Test program: (1) Six kinds of bauxite clinker were prepared with sizes ranging from 4.75 to 9.5 mm. They were first cleaned and dried, and then wrapped with gauze. Each sample should be 50 g. (2) The asphalt–toluene solution was collected. Then, 500 mL of asphalt–toluene solution with the concentration of 4 g/L was put in a conical flask of 1000 mL in reserve. (3) The absorbance of asphalt–toluene solution was determined. First, 2 mL of asphalt–toluene solution with the concentration of 4 g/L was poured from conical flask of 1000 mL into graduated cylinder of 10 mL, into which toluene of 8 mL was poured, thereby diluting it to the concentration of 0.8 g/L. The spectrophotometer was adjusted to get the red light wavelength of 400 nm, and the spectrophotometer was used to determinate the initial absorbance A₀. (4) The reserved aggregates were put into the solution with the concentration of 4 g/L, respectively, and then the solution was vibrated for 6 h on a vibration table. The 2 mL solution was poured into another conical flask of 1000 mL, into which 8 mL of toluene was added. The spectrophotometer was adjusted to the wavelength of 400 nm, and the spectrophotometer was used to determinate the absorbance A₁. (5) Then, 8 mL of distilled water was, respectively, added into the solution with aggregate, and the solution was vibrated for 6 h on a vibration table. The 2 mL solution was poured into another conical flask of 1000 mL, into which 8 mL of toluene was added. The spectrophotometer was adjusted to get the wavelength of 400 nm, and the spectrophotometer was used to determinate the absorbance A₂.

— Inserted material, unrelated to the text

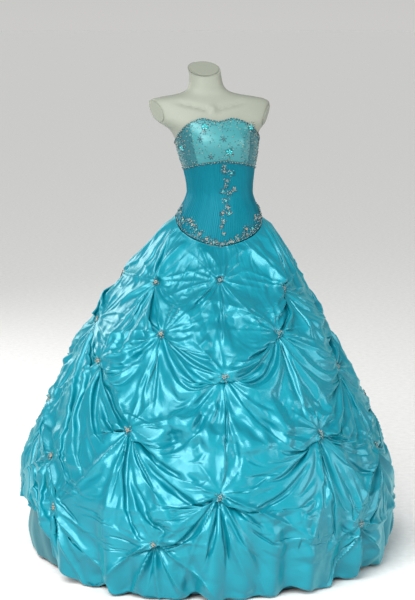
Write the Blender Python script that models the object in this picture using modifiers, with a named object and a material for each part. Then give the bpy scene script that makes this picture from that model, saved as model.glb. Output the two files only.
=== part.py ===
"""A strapless ballroom gown with a pick-up skirt, worn by a limbless dress form on a stand.

The gown's front faces -Y, +Z is up and the stand's base rests on Z = 0. All sizes are in metres.
Places on the gown are given by an angle from the centre front, positive towards +X, and a height.
"""

import math
from collections import namedtuple

import bmesh
import bpy
from mathutils import Matrix, Vector

GOWN = "ballroom_gown"

# Walls and gaps
CLOTH = 0.0015
SATIN = 0.0018
FORM_CLEAR = 0.0032
SEAM_GAP = 0.0004
TACK_GAP = 0.0060
HIP_CLEAR = 0.0110
HIP_EASE = 0.020
TOP_DROP = 0.0015
WAIST_DROP = 0.028
BUST_LIFT = 0.0009

# Stand and form
BASE_RADIUS = 0.165
BASE_HEIGHT = 0.014
BASE_EDGE = 0.004
POLE_RADIUS = 0.0125
POLE_TOP = 0.8645
POLE_GAP = 0.0003
DISC_SIDES = 48
FORM_POWER = 2.15
FORM_AROUND = 54
FORM_STEP = 0.026
FORM_CROWD = 0.22
FORM_TOP = 1.588
FORM_MERGE = 0.0001
NECK_HEIGHT = 1.565
NECK_TILT = math.radians(25)
ARM_CUT = 0.181
ARM_CUT_HEIGHT = 1.427
ARM_CUT_FORWARD = 0.004
ARM_CUT_TURN = math.radians(21)
ARM_CUT_DROP = math.radians(13)
CAP_THICK = 0.0020
CAP_GAP = 0.0004
CAP_EDGE = 0.0006
CAP_SIDES = 32

# Bodice
BUST_OUT = 0.021
BUST_ANGLE = 27.0
BUST_SPREAD = 19.0
BUST_HEIGHT = 1.335
BUST_RISE = 0.048
PRINCESS_SEAM = 48.0
SIDE_SEAM = 93.0
CORD_RADIUS = 0.0014
CORD_GAP = 0.0009
CORD_END = 179.2
CORD_STEPS = 54
NECKLINE_CORD_DROP = 0.0022
EMPIRE_CORD_DROP = 0.0006
BUST_ROWS = 6
MIDRIFF_ROWS = 8

# Skirt
PUFF = 0.040
PUFF_REACH = 0.058
PUFF_TALL = 1.15
PUFF_TOP = 0.09
CREASE = 0.50
CREASE_WIDTH = 0.030
CREASE_RANGE = 0.25
NEIGHBOUR = 0.345
ROW_STEP = 0.06
SKIRT_TURN = -3.0
TURN_TOP = 1.05
TURN_LENGTH = 0.15
FLARE_LENGTH = 0.30
FLUTE = 0.010
FLUTE_TOP = 0.42
HEM_TUCK = 0.020
HEM_TUCK_RISE = 0.035
HEM_TUCK_LEAST = 0.35
HEM_LIFTED = (0.03, 0.18)
SKIRT_ACROSS = 9
SKIRT_ROWS = 22
UNDER_ROWS = 7
UNDER_HEM = 0.010
UNDER_HEM_WAVE = 0.002

Section = namedtuple("Section", "height half_width front back")
FORM_SECTIONS = [
    Section(0.865, 0.150, 0.098, 0.106),
    Section(0.930, 0.160, 0.108, 0.122),
    Section(1.000, 0.156, 0.113, 0.120),
    Section(1.050, 0.148, 0.107, 0.110),
    Section(1.098, 0.134, 0.097, 0.096),
    Section(1.178, 0.102, 0.079, 0.074),
    Section(1.240, 0.110, 0.084, 0.074),
    Section(1.300, 0.124, 0.092, 0.080),
    Section(1.345, 0.133, 0.097, 0.086),
    Section(1.372, 0.145, 0.096, 0.088),
    Section(1.392, 0.170, 0.093, 0.089),
    Section(1.412, 0.192, 0.088, 0.088),
    Section(1.440, 0.200, 0.079, 0.083),
    Section(1.460, 0.196, 0.069, 0.076),
    Section(1.471, 0.178, 0.061, 0.070),
    Section(1.478, 0.142, 0.055, 0.065),
    Section(1.484, 0.104, 0.051, 0.061),
    Section(1.492, 0.075, 0.048, 0.057),
    Section(1.504, 0.060, 0.047, 0.054),
    Section(1.525, 0.053, 0.047, 0.051),
    Section(1.555, 0.051, 0.048, 0.050),
    Section(1.595, 0.051, 0.048, 0.049),
]

Place = namedtuple("Place", "height across")
CENTRE_LINE = [
    Place(0.00, -0.034),
    Place(0.70, -0.033),
    Place(0.92, -0.018),
    Place(1.05, 0.000),
    Place(1.178, 0.010),
    Place(1.30, 0.003),
    Place(1.41, -0.012),
    Place(1.48, -0.028),
    Place(1.60, -0.042),
]
NECK_LINE_Y = [
    Place(0.00, 0.000),
    Place(1.35, 0.000),
    Place(1.48, 0.014),
    Place(1.53, 0.012),
    Place(1.60, 0.009),
]

Cap = namedtuple("Cap", "across up half_wide half_tall slant")
NECK_CAP = Cap(0, 0, 0.0455, 0.0490, 0)
LEFT_ARM_CAP = Cap(-0.0161, -0.0081, 0.0430, 0.0285, 30)
RIGHT_ARM_CAP = Cap(0.0099, 0.0053, 0.0425, 0.0300, -30)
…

q₁ is the initial adsorption quantity, q₂ is the net adsorption quantity and q_d is the spalling rate of asphalt on aggregate, as shown in Equations (1)–(3).

$$q_1=\frac{V_C(A_0-A_1)}{w{A}_0}$$

(1)

$$q_2=\frac{V_C(A_0-A_2)}{w{A}_0}$$

(2)

$$q_d=\frac{q_1-q_2}{q_1}$$

(3)

where V is the volume of bitumen–toluene solution, C is the asphalt–toluene solution concentration, and w is the aggregate mass.

2.3.2. Surface Energy Property Test

Contact angle measurements were used to determine the free energy of the asphalt samples (Table 9). The surface energies of three liquids (distilled water, glycerol, and ethylene glycol) and the calculated surface energies of asphalt are listed in Equations (5)–(7). The net absorption method was used to obtain the surface energy of the aggregate (Table 10), using a test procedure described in references [27,28]. Three liquids (distilled water, hexane, and ethylene glycol) with known surface energies and the calculated surface energies of the aggregates are listed in Equations (5)–(7). The work between the bitumen (a) and aggregate (s) is given by Equation (4), peeling work is given by Equation (8), ER1 is given by Equation (9), and ER2 is given by Equation (10).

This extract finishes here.